I began to recite for my counselor this scenario from Good Friday and went on to tell how I sometimes get to a point, with food, with exercise, even with my schedule, where I just can't take it anymore. When I decide I'm done with some voice demanding I do or don't do something, what eventually happens is that I assume a "screw this" attitude, an "I'm gonna do whatever I want" stance. So I go for my walk or run, without regard for what might have been, or I eat or don't eat, or I decide I won't cook or clean or care. I just lay that heavy burden of a backpack down for a day or two, until....I pick it up again.
I pick it up again and take it on again and say "what backpack?" And I wear it for ages and live with the pain in a box and forget that this thing I hold in my right hand is a lie. I think, "Isn't 30 minutes of exercise a day good for a person?" I get mad because someone says I can't, so I do it anyway. But every week, when I sit on that chair in my couselor's office, I get the privilege to return to God in the flesh and hear someone speak to me above the noise.
And this time, she said that I needed to name the Good Friday voice, the "good girl" voice of my childhood. So we drew a circle on a piece of paper to symbolize this voice. After a bit of reflection and guidance, we named it the "demanding, right way" voice, as in there is a right way for everything and you'd better not have regrets. The counselor further described it as the "have to" voice, the condemning pressurized voice, the cloud of confusion, the vague sense of never enough, where shame and guilt live. Into the circle went these notations, along with the word LEGALISM.

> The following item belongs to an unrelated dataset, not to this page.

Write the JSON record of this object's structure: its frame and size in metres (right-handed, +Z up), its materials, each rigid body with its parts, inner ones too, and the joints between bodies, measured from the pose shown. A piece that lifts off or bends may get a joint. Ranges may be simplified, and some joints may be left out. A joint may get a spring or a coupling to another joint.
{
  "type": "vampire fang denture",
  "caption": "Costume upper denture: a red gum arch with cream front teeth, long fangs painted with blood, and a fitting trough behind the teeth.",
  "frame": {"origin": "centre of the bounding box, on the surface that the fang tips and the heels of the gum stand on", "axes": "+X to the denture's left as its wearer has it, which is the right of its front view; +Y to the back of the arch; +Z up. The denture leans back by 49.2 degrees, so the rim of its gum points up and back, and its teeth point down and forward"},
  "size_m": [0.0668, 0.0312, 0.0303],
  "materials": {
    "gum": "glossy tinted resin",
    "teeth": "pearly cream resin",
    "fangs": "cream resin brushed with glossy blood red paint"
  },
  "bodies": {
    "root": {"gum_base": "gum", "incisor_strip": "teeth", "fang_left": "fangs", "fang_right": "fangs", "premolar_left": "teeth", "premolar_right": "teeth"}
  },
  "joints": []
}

What happens when I can't take the pressure anymore is that I jump ship and move from listening to the "demanding, right way" voice to obeying the "screw this, I'll do whatever I want" voice instead. This is the rebel in me who wants license and demands it. The counselor said it's in this second circle that a pseudo-freedom is found. There are morsels of truth. I don't have to live like this and There's no joy in this are certainly true things to think when I'm living in the "demanding, right way" circle. But it is Satan's voice that tells me that the better way than legalism is the way of LAWLESSNESS.
I feel a little bit free when I throw down my heavy burden from time to time and do what I want, except I never am free to NOT pick it back up. I always put that backpack back on. It's a pendulum of back and forth from legalism to license/lawlessness. Pick it up, put it down, pick it up, put it down.

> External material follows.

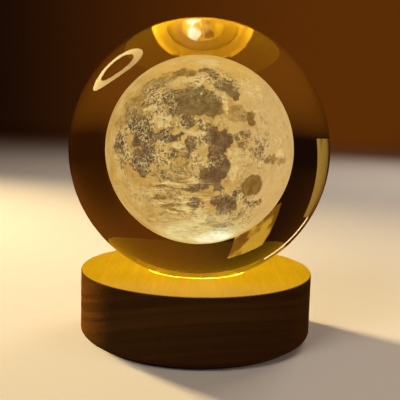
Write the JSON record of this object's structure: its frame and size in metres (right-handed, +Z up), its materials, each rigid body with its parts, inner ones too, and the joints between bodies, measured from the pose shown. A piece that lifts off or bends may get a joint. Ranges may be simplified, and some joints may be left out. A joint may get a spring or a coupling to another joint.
{
  "type": "moon lamp",
  "caption": "Table lamp: a clear glass ball with a moon engraved inside it, resting loose on a low round wooden base that lights it from below.",
  "frame": {"origin": "centre of the base's rest face, at the underside of the foot pad", "axes": "+Z up through the middle of the ball, -Y to the front of the lamp and the moon's face, +Y to the power inlet at the back"},
  "size_m": [0.08, 0.08, 0.0981],
  "materials": {
    "clear_glass": "polished solid glass",
    "engraved_glass": "frosted by engraved dots inside the glass, lit warm",
    "clear_silicone": "soft, half clear",
    "wood": "turned, oiled, satin",
    "clear_plastic": "clear",
    "white_board": "white solder mask on aluminium",
    "white_plastic": "matt",
    "led_light": "clear yellow gel",
    "black_ceramic": "satin",
    "screw_steel": "zinc plated",
    "solder": "bright",
    "red_insulation": "smooth",
    "black_insulation": "smooth",
    "green_board": "solder mask",
    "shell_steel": "nickel plated",
    "black_plastic": "fine moulded texture",
    "foot_rubber": "matt foam"
  },
  "bodies": {
    "base": {"wood_base": "wood", "clear_window": "clear_plastic", "led_board": "white_board", "led_bodies": "white_plastic", "led_light_spots": "led_light", "led_resistors": "black_ceramic", "led_board_screws": "screw_steel", "solder_joints": "solder", "lead_positive": "red_insulation", "lead_negative": "black_insulation", "inlet_board": "green_board", "inlet_shell": "shell_steel", "inlet_tongue": "black_plastic", "inlet_resistors": "black_ceramic", "inlet_board_screws": "screw_steel", "bottom_cover": "black_plastic", "cover_screws": "screw_steel", "foot_pad": "foot_rubber"},
    "ring": {"seat_ring": "clear_silicone"},
    "ball": {"crystal_ball": "clear_glass", "engraved_moon": "engraved_glass"}
  },
  "joints": [
    {"name": "lift", "type": "slide", "parent": "base", "child": "ring", "axis": [0, 0, 1], "range_m": [0, 0.06]},
    {"name": "turn", "type": "hinge", "parent": "ring", "child": "ball", "pos_m": [0, 0, 0.05808], "axis": [0, 0, 1], "continuous": true}
  ]
}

But there is a third voice which calls my name, a third circle in the diagram. It's the voice of Jesus standing at the door knocking (Revelation 3:20). It's a voice of gracious permission to grow and move. It's a voice of clarity, because God's voice always is. It's the authentic release from the "demanding, right way" voice and all the pressure associated with it. The counselor called it a LOVING INVITATION. I've been on a quest since Monday to come up with a name of my own for this voice (there is something important about me naming it), and so far the word "gentle" is all I've got.
I've been considering this good and true voice, how it might sound, how I might feel the loving invitation when it comes. It is the spring sunshine that draws me outside to sit and bathe in its warmth. It is the words of Nancy Kelly, who says "Keep cutting back until there is peace." It is a pull to returning, rest, quietness, and trust as Isaiah 30:15 says.
Though I have not found the perfect name, I have found a few Scriptures this week to paint a picture of the voice in the third circle.
"Peace, be still," Jesus said to the storm.
In another place, he said, "Take my yoke upon you, and learn from me, for I am gentle and lowly in heart, and you will find rest for your souls. For my yoke is easy, and my burden is light."
"The sheep hear his voice, and he calls his own sheep by name and leads them out....the sheep follow him, for they know his voice."
"Therefore the Lord waits to be gracious to you...He will surely be gracious to you at the sound of your cry. As soon as he hears it, he answers you. And though the Lord give you the bread of adversity and the water of affliction, yet your Teacher will not hide himself anymore, but your eyes shall see your Teacher. And your ears shall hear a word behind you, saying, 'This is the way, walk in it,' when you turn to the right or when you turn to the left. Then you will defile your carved idols overlaid with silver and your gold-plated metal images. 'You will scatter them as unclean things. You will say to them, "Be gone!"'"
My God has a voice that speaks my name. I do not know the voice well, but it came to me in a way I could not deny or ignore on Tuesday. And when it came, so did the tears.
God's voice came in an email from someone I admire and respect, someone who has been given to me at this stage of my life and to whom I've been given.
The voice said this, What I need you to hear is that you are very precious, Ginger. You are a joy and bright spot...and I feel so honored to be invited into the deep places of your soul....You are so easy to love, Ginger.
Rarely has such a kind word been spoken into my life, and rarely have I felt I was hearing God's voice so strongly. What other voice can compare to this voice of acceptance and release? And what else is there but to run to a God like that?